The first floor houses the library, some exhibition rooms for temporary exhibitions, a café, a cinema room and a space dedicated to exhibitions and workshops for children.
This floor is entirely occupied by the public library, which offers reading and working spaces, encyclopaedic collections on all media for on-site consultation, and cultural activities organised within the Centre Pompidou.
As the research and documentation centre of the National Museum of Modern Art, the Kandinsky Library acquires, preserves and makes available to a dedicated public one of the most important book, documentary and archive collections devoted to 20th and 21st century art.
With more than 100,000 works by as many as 6000 artists, the centre is a mine of treasures and masterpieces spanning and displaying the main currents of modern art, occupying two floors of the building.
This section of the museum houses works produced from 1960 to the present day. Great space is also devoted to other artistic genres such as sculpture, photography, design, installations and illustrations.
The most important collection is certainly that of Matisse with no less than 245 works, but Picasso, Dali, Miró, Max Ernst and Braque are also present.
Also noteworthy is a conspicuous collection of Kandinsky with over 700 works, illustrating the evolution of the Moscow artist during his production.

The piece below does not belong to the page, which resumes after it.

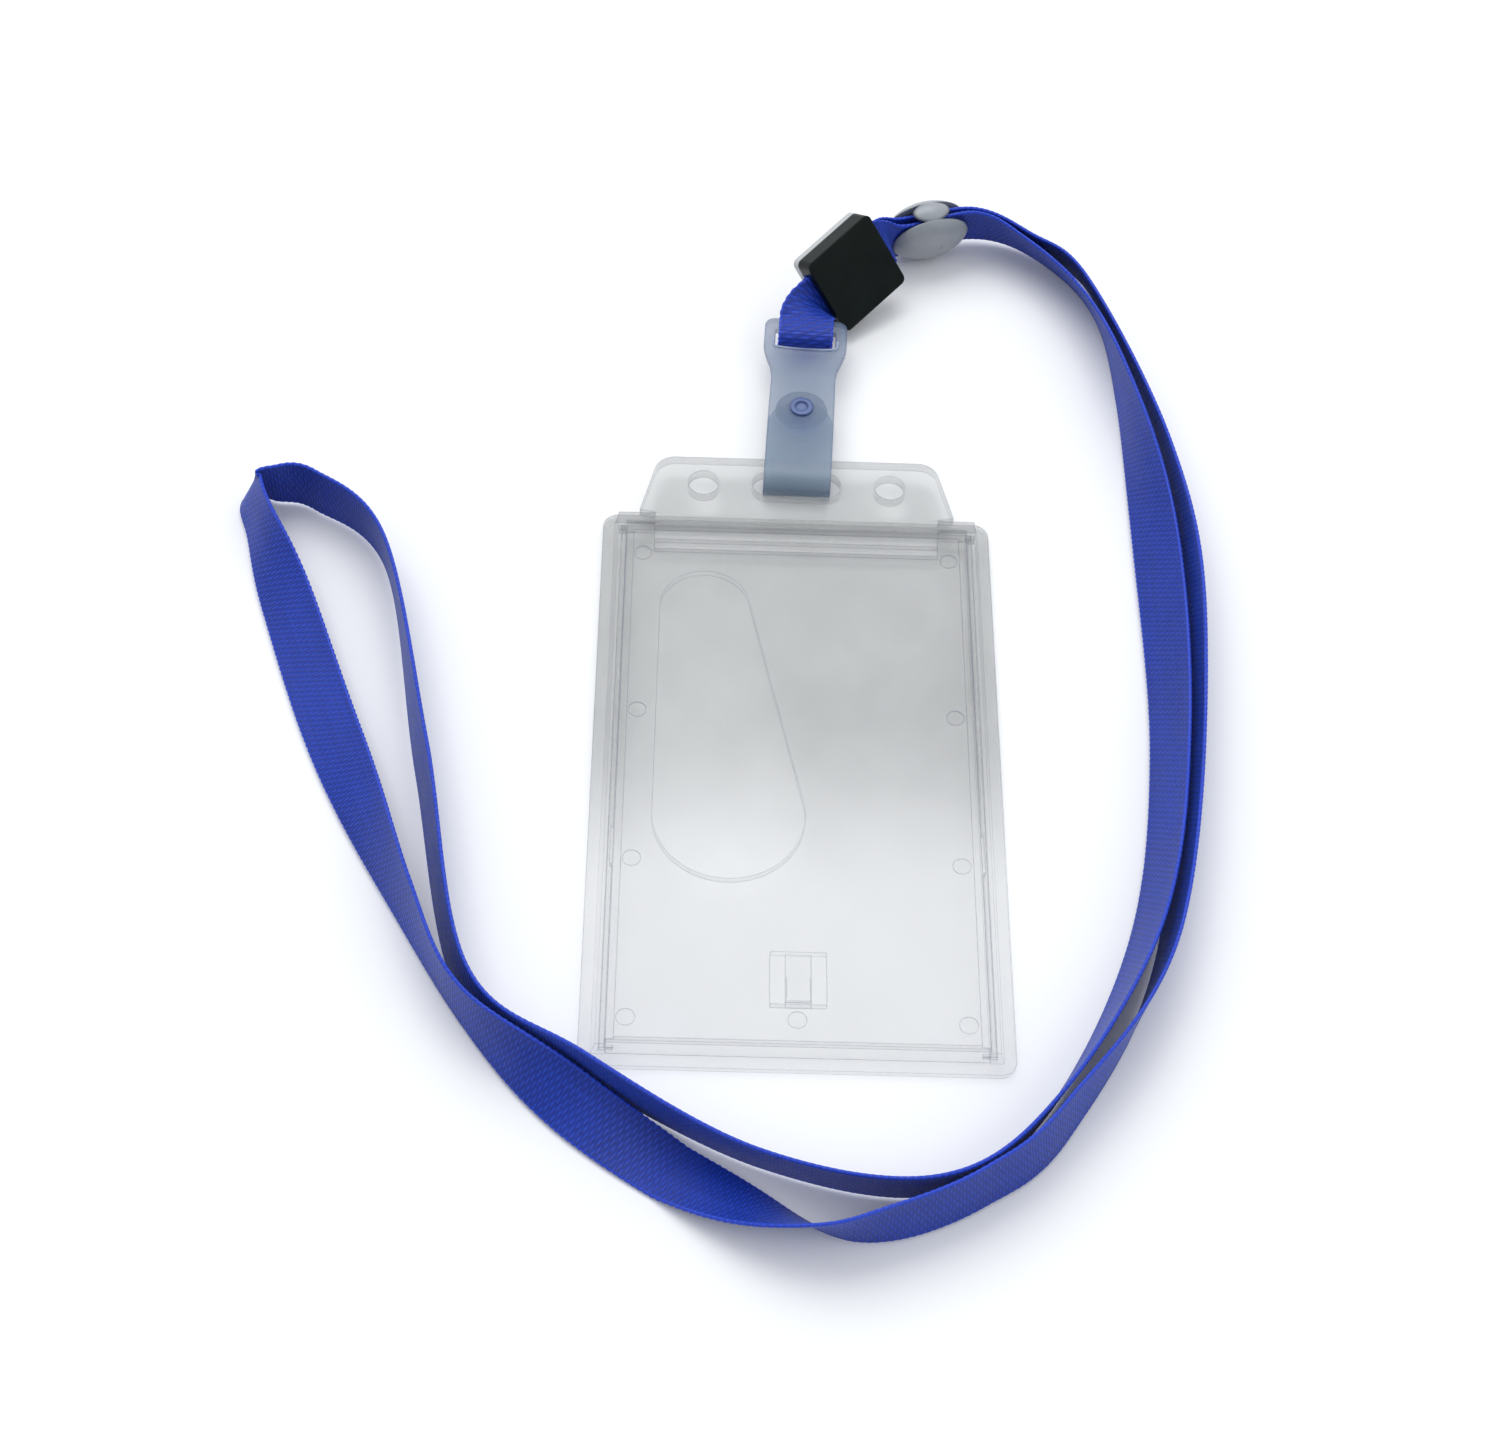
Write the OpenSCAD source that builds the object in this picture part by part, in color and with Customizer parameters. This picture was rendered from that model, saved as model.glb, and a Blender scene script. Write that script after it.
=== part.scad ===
// Lanyard badge holder: a clear card case with a sliding cover, a vinyl snap strap,
// a two-part end block, and a woven neck ribbon with a slider bead. Millimetres.
// The case lies on its back. Z points up, +Y points from the case towards its strap.

/* [Case] */
// Width of the rear tray
case_w = 64; // [63:0.5:68]
// Height of the rear tray, without its hanging tab
case_l = 104; // [101:1:110]
// Thickness of the closed case
case_t = 4; // [3.9:0.1:4.3]
// Thickness of the tray's floor
floor_t = 1; // [0.8:0.1:1.1]
// Width of the brim that stands out past the rails
brim_w = 1.9; // [1.6:0.1:2.1]
// Radius of the brim's corners
corner_r = 2.5; // [1.5:0.5:4]

/* [Hanging tab] */
// Thickness of the tab
tab_t = 1.8; // [1.5:0.1:1.9]
// Length of the strap slot
slot_l = 14.8; // [14.6:0.2:16]
// Width of the strap slot
slot_w = 5.2; // [5:0.1:5.4]
// Radius of the two side holes
hole_r = 2.55; // [2:0.05:2.8]
// Distance between the centres of the side holes
hole_pitch = 31.1; // [29:0.1:34]

/* [Cover] */
// Thickness of the cover plate
cover_t = 1.2; // [1.1:0.05:1.2]
// Radius of the thumb window at its narrow upper end
window_r1 = 7.2; // [5:0.1:8]
// Radius of the thumb window at its wide lower end
window_r2 = 11.7; // [9:0.1:12]
// Width of the latch tongue
tongue_w = 3.9; // [3:0.1:4.5]
// Length of the latch tongue
tongue_l = 8.8; // [8:0.1:10]

/* [Strap] */
// Width of the vinyl strap
strap_w = 11.2; // [10:0.1:11.2]
// Thickness of the vinyl
strap_t = 0.9; // [0.8:0.05:0.9]
// Radius of the inside of the strap's bend
bend_r = 1.9; // [1.9:0.05:2]
// Lean of the strap towards +X, in degrees
strap_lean = 2.7; // [0:0.1:3]
// Radius of the snap's cap
snap_r = 2; // [1.6:0.1:2.4]

/* [Lanyard] */
// Side of the square end block
block_w = 14.8; // [14:0.1:15]
// Thickness of the end block
block_t = 5.2; // [5:0.1:5.6]
// Width of the woven ribbon
ribbon_w = 9.5; // [8:0.5:9.5]
// Thickness of the woven ribbon
ribbon_t = 0.6; // [0.4:0.05:0.6]
// Length of the slider bead
bead_l = 15.6; // [15:0.2:17]

/* [Hidden] */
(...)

Here you will find the numerous temporary exhibitions that are set up and changed cyclically, with a busy annual programme.
Also on this floor is the Le George restaurant, surrounded by a wonderful terrace. Even if you are not a fan of modern art, we recommend you admire this building with its unmistakable silhouette.
Moreover, around the centre, you can enjoy a truly unique atmosphere with street artists, mimes, jugglers, students drawing and travelling musicians. Don’t miss the nearby Place Igor Stravinsky, where colourful and imaginative mechanical sculptures move in the centre of a large fountain.
The Centre Pompidou is located in the heart of the Marais, a charming neighbourhood in the centre, just a 10-minute walk from Notre-Dame and the liveliest areas of Paris. The museum is easily accessible by public transport.